Sir Henry de Bohun (died 23 June 1314) was an English knight, the grandson of Humphrey de Bohun, 2nd Earl of Hereford. He was killed on the first day of the Battle of Bannockburn by Robert the Bruce.

Riding in the vanguard of heavy cavalry, de Bohun caught sight of the Scottish king who was mounted on a small palfrey (ane gay palfray Li till and joly) armed only with a battle-axe. 

De Bohun lowered his lance and charged, but Bruce stood his ground, riding on towards the English knight. The two men sped towards each other (Sprent thai samyn intill a ling).

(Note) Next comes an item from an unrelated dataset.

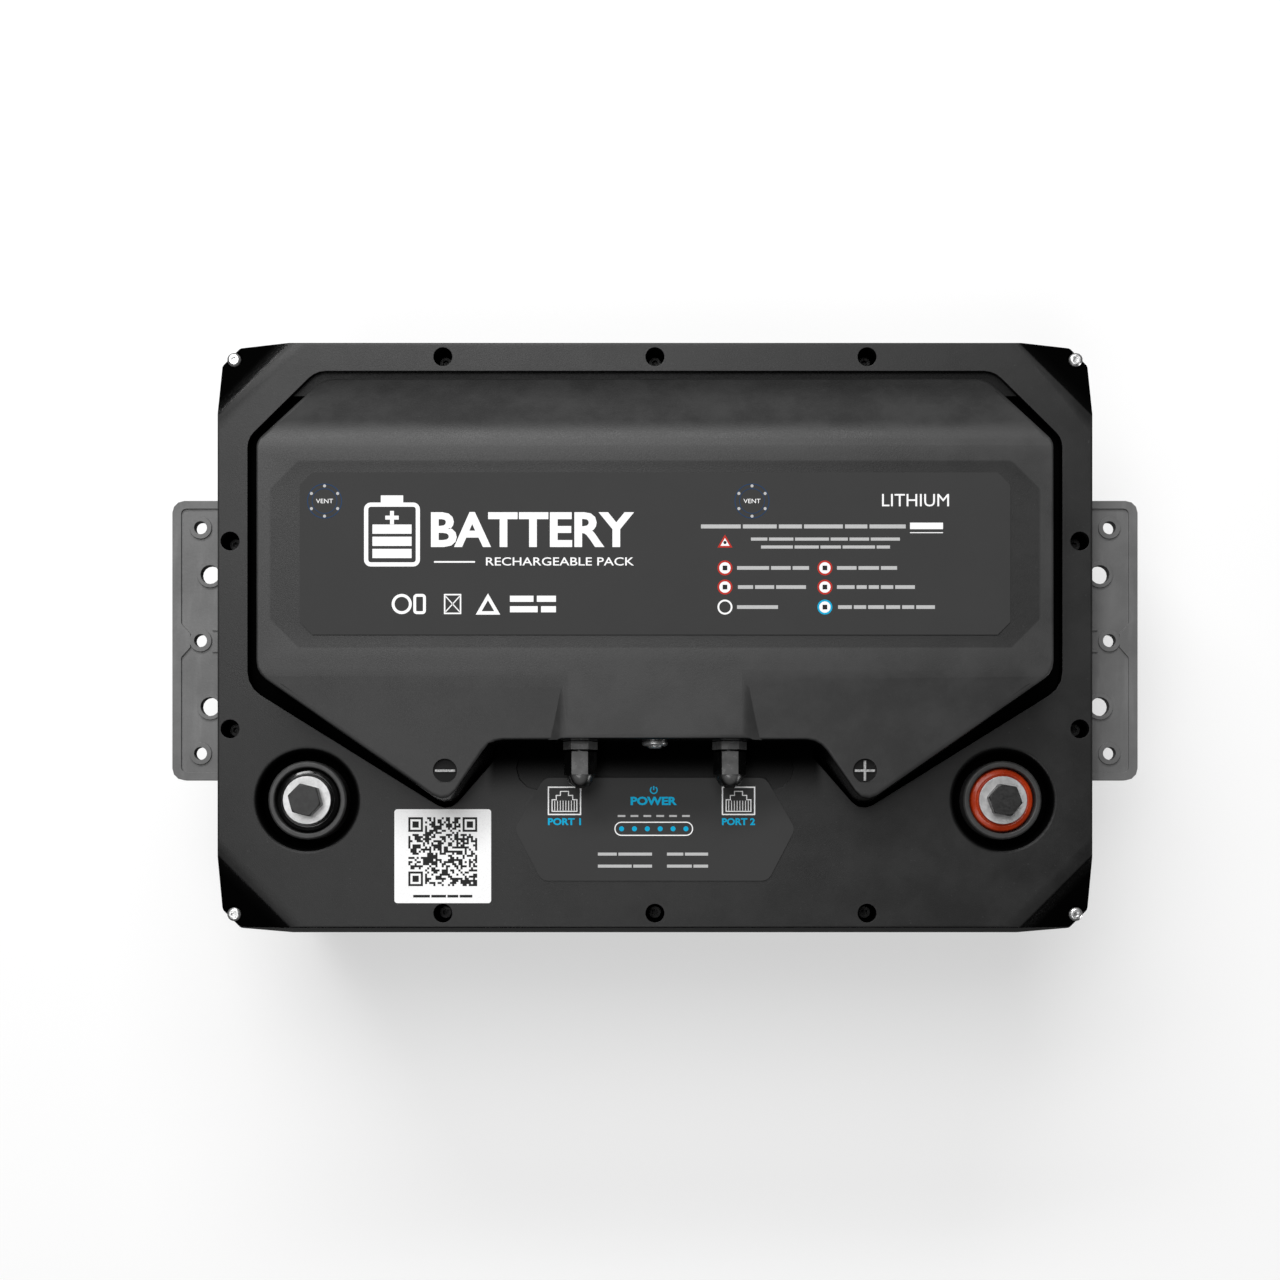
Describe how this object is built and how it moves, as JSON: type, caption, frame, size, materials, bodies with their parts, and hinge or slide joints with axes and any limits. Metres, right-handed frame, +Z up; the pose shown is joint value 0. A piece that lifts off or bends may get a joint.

At the last moment Bruce manoeuvred his mount nimbly to one side, stood up in his stirrups and hit de Bohun so hard with his axe that it cut through both Sir Henry's helmet and skull and into his brain (That ner the heid till the harnys clave). Despite the great risk the King had taken, he merely expressed regret that he had broken the shaft of his favourite axe.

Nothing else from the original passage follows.